Consider these other ideas to help cut residents’ risks of falls:
  • Request referrals for resident assessment and evaluation by skilled therapy staff to determine if there is a connection between distraction and poor balance/gait stability;
  • Create a list of residents who may be affected by distractions, noise, or clutter;
  • Establish a Performance Improvement Plan (PIP) through the Quality Assurance and Performance Improvement (QAPI) committee to develop a plan for decreasing noise and clutter throughout the center and/or identifying ways to assist the specific residents affected;
  • Review the plan with the full QAPI committee, adjust as needed, and establish an implementation plan;
  • Circle back and evaluate the plan through ongoing monitoring, auditing,  and tracking and trending fall rates;
  • Review outcomes at the quarterly QAPI committee meeting and adjust the plan if needed; and
  • If the center has struggled with higher fall statistics, consider initiating a History of Past Non-Compliance to avoid regulatory citations.

Keeping the Goal in Mind

Although there is no magic formula to reduce falls and residents may continue to experience them, the goal is to identify the specific cause(s). This is usually very individual to each resident. Thinking about this study gives reason for pause, as many centers are a buzz of activity with different noises, alarms, and so on.
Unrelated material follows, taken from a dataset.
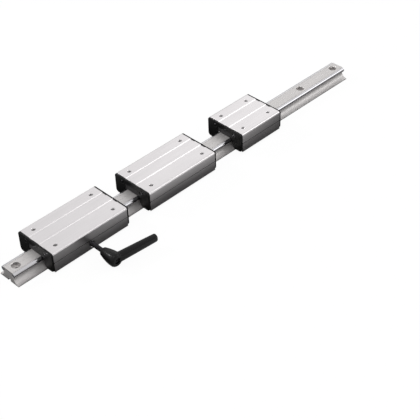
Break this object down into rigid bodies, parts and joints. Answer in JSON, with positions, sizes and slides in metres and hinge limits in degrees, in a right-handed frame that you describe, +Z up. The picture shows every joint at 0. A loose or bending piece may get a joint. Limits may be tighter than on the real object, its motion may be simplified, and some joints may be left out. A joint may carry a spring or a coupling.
{
  "type": "linear guide rail",
  "caption": "Linear guide rail with a shaft in each upper corner and carriages on grooved rollers, with black end plates, wipers and a lever that clamps one carriage.",
  "frame": {"origin": "middle of the rail's underside", "axes": "+X along the rail from the clamped carriage towards the far end, +Y across it towards the side away from the lever, +Z up out of the carriages' tops"},
  "size_m": [0.5, 0.0966, 0.0265],
  "materials": {
    "rail_aluminium": "clear anodised extrusion, fine die lines along it",
    "shaft_steel": "hardened, ground and polished",
    "carriage_aluminium": "clear anodised extrusion, satin",
    "end_plate_plastic": "black moulded plastic",
    "wiper_rubber": "dark grey rubber",
    "small_screw_steel": "blackened",
    "roller_steel": "ground bearing steel",
    "bush_steel": "turned steel",
    "shoe_brass": "turned",
    "insert_steel": "turned steel, blackened",
    "spring_steel": "drawn wire",
    "handle_coating": "die-cast zinc, black textured powder coat"
  },
  "bodies": {
    "rail": {"rail_extrusion": "rail_aluminium", "left_guide_shaft": "shaft_steel", "right_guide_shaft": "shaft_steel"},
    "near_carriage": {"near_carriage_body": "carriage_aluminium", "near_front_end_plate": "end_plate_plastic", "near_rear_end_plate": "end_plate_plastic", "near_end_plate_screws": "small_screw_steel", "near_rail_wipers": "wiper_rubber", "near_roller_inner_rings": "roller_steel", "near_concentric_bushes": "bush_steel", "near_eccentric_bushes": "bush_steel", "near_roller_bolts": "bush_steel", "clamp_block": "bush_steel"},
    "near_front_left_roller": {"near_front_left_roller": "roller_steel"},
    "near_front_right_roller": {"near_front_right_roller": "roller_steel"},
    "near_rear_left_roller": {"near_rear_left_roller": "roller_steel"},
    "near_rear_right_roller": {"near_rear_right_roller": "roller_steel"},
    "middle_carriage": {"middle_carriage_body": "carriage_aluminium", "middle_front_end_plate": "end_plate_plastic", "middle_rear_end_plate": "end_plate_plastic", "middle_end_plate_screws": "small_screw_steel", "middle_rail_wipers": "wiper_rubber", "middle_roller_inner_rings": "roller_steel", "middle_concentric_bushes": "bush_steel", "middle_eccentric_bushes": "bush_steel", "middle_roller_bolts": "bush_steel"},
    "middle_front_left_roller": {"middle_front_left_roller": "roller_steel"},
    "middle_front_right_roller": {"middle_front_right_roller": "roller_steel"},
    "middle_rear_left_roller": {"middle_rear_left_roller": "roller_steel"},
    "middle_rear_right_roller": {"middle_rear_right_roller": "roller_steel"},
    "far_carriage": {"far_carriage_body": "carriage_aluminium", "far_front_end_plate": "end_plate_plastic", "far_rear_end_plate": "end_plate_plastic", "far_end_plate_screws": "small_screw_steel", "far_rail_wipers": "wiper_rubber", "far_roller_inner_rings": "roller_steel", "far_concentric_bushes": "bush_steel", "far_eccentric_bushes": "bush_steel", "far_roller_bolts": "bush_steel"},
    "far_front_left_roller": {"far_front_left_roller": "roller_steel"},
    "far_front_right_roller": {"far_front_right_roller": "roller_steel"},
    "far_rear_left_roller": {"far_rear_left_roller": "roller_steel"},
    "far_rear_right_roller": {"far_rear_right_roller": "roller_steel"},
    "clamp_shoe": {"clamp_shoe": "shoe_brass"},
    "lever_insert": {"lever_insert": "insert_steel", "lever_spring": "spring_steel", "lever_screw": "insert_steel"},
    "lever_handle": {"lever_handle": "handle_coating"}
  },
  "joints": [
    {"name": "near_slide", "type": "slide", "parent": "rail", "child": "near_carriage", "axis": [1, 0, 0], "range_m": [-0.034, 0.013]},
    {"name": "near_front_left_roll", "type": "hinge", "parent": "near_carriage", "child": "near_front_left_roller", "pos_m": [-0.1957, 0.0157, 0.0114], "axis": [0, 0, 1], "continuous": true},
    {"name": "near_front_right_roll", "type": "hinge", "parent": "near_carriage", "child": "near_front_right_roller", "pos_m": [-0.1957, -0.0157, 0.0114], "axis": [0, 0, 1], "continuous": true},
    {"name": "near_rear_left_roll", "type": "hinge", "parent": "near_carriage", "child": "near_rear_left_roller", "pos_m": [-0.1362, 0.0157, 0.0114], "axis": [0, 0, 1], "continuous": true},
    {"name": "near_rear_right_roll", "type": "hinge", "parent": "near_carriage", "child": "near_rear_right_roller", "pos_m": [-0.1362, -0.0157, 0.0114], "axis": [0, 0, 1], "continuous": true},
    {"name": "middle_slide", "type": "slide", "parent": "rail", "child": "middle_carriage", "axis": [1, 0, 0], "range_m": [-0.014, 0.02]},
    {"name": "middle_front_left_roll", "type": "hinge", "parent": "middle_carriage", "child": "middle_front_left_roller", "pos_m": [-0.0682, 0.0157, 0.0114], "axis": [0, 0, 1], "continuous": true},
    {"name": "middle_front_right_roll", "type": "hinge", "parent": "middle_carriage", "child": "middle_front_right_roller", "pos_m": [-0.0682, -0.0157, 0.0114], "axis": [0, 0, 1], "continuous": true},
    {"name": "middle_rear_left_roll", "type": "hinge", "parent": "middle_carriage", "child": "middle_rear_left_roller", "pos_m": [-0.0087, 0.0157, 0.0114], "axis": [0, 0, 1], "continuous": true},
    {"name": "middle_rear_right_roll", "type": "hinge", "parent": "middle_carriage", "child": "middle_rear_right_roller", "pos_m": [-0.0087, -0.0157, 0.0114], "axis": [0, 0, 1], "continuous": true},
    {"name": "far_slide", "type": "slide", "parent": "rail", "child": "far_carriage", "axis": [1, 0, 0], "range_m": [-0.019, 0.132]},
    {"name": "far_front_left_roll", "type": "hinge", "parent": "far_carriage", "child": "far_front_left_roller", "pos_m": [0.0704, 0.0157, 0.0114], "axis": [0, 0, 1], "continuous": true},
    {"name": "far_front_right_roll", "type": "hinge", "parent": "far_carriage", "child": "far_front_right_roller", "pos_m": [0.0704, -0.0157, 0.0114], "axis": [0, 0, 1], "continuous": true},
    {"name": "far_rear_left_roll", "type": "hinge", "parent": "far_carriage", "child": "far_rear_left_roller", "pos_m": [0.0974, 0.0157, 0.0114], "axis": [0, 0, 1], "continuous": true},
    {"name": "far_rear_right_roll", "type": "hinge", "parent": "far_carriage", "child": "far_rear_right_roller", "pos_m": [0.0974, -0.0157, 0.0114], "axis": [0, 0, 1], "continuous": true},
    {"name": "clamp_travel", "type": "slide", "parent": "near_carriage", "child": "clamp_shoe", "axis": [0, 1, 0], "range_m": [-0.0003, 0]},
    {"name": "clamp_turn", "type": "hinge", "parent": "clamp_shoe", "child": "lever_insert", "pos_m": [-0.16595, -0.0262, 0.0093], "axis": [0, 1, 0], "range_deg": [-120, 0]},
    {"name": "handle_lift", "type": "slide", "parent": "lever_insert", "child": "lever_handle", "axis": [0, -1, 0], "range_m": [0, 0.0035], "stiffness_N_per_m": 300, "springref_m": -0.002, "deforming": ["lever_spring"]}
  ],
  "couplings": [
    {"joint": "near_front_left_roll", "follows": "near_slide", "rad_per_m": -180.67},
    {"joint": "near_front_right_roll", "follows": "near_slide", "rad_per_m": 180.67},
    {"joint": "near_rear_left_roll", "follows": "near_slide", "rad_per_m": -180.67},
    {"joint": "near_rear_right_roll", "follows": "near_slide", "rad_per_m": 180.67},
    {"joint": "middle_front_left_roll", "follows": "middle_slide", "rad_per_m": -180.67},
    {"joint": "middle_front_right_roll", "follows": "middle_slide", "rad_per_m": 180.67},
    {"joint": "middle_rear_left_roll", "follows": "middle_slide", "rad_per_m": -180.67},
    {"joint": "middle_rear_right_roll", "follows": "middle_slide", "rad_per_m": 180.67},
    {"joint": "far_front_left_roll", "follows": "far_slide", "rad_per_m": -180.67},
    {"joint": "far_front_right_roll", "follows": "far_slide", "rad_per_m": 180.67},
    {"joint": "far_rear_left_roll", "follows": "far_slide", "rad_per_m": -180.67},
    {"joint": "far_rear_right_roll", "follows": "far_slide", "rad_per_m": 180.67},
    {"joint": "clamp_travel", "follows": "clamp_turn", "m_per_rad": 0.00012732}
  ]
}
The impact of these seemingly harmless, “normal” noises on residents at risk could be significant, and centers may become “numb” to the noise.

Take the time to be the observer. Stop, look, and listen. Share resources with sister facilities, “mystery shop” different centers, and give constructive feedback. Remember, it may make the difference in resident outcomes, fall rates, quality measure results, star rating, and scope and severity of citations.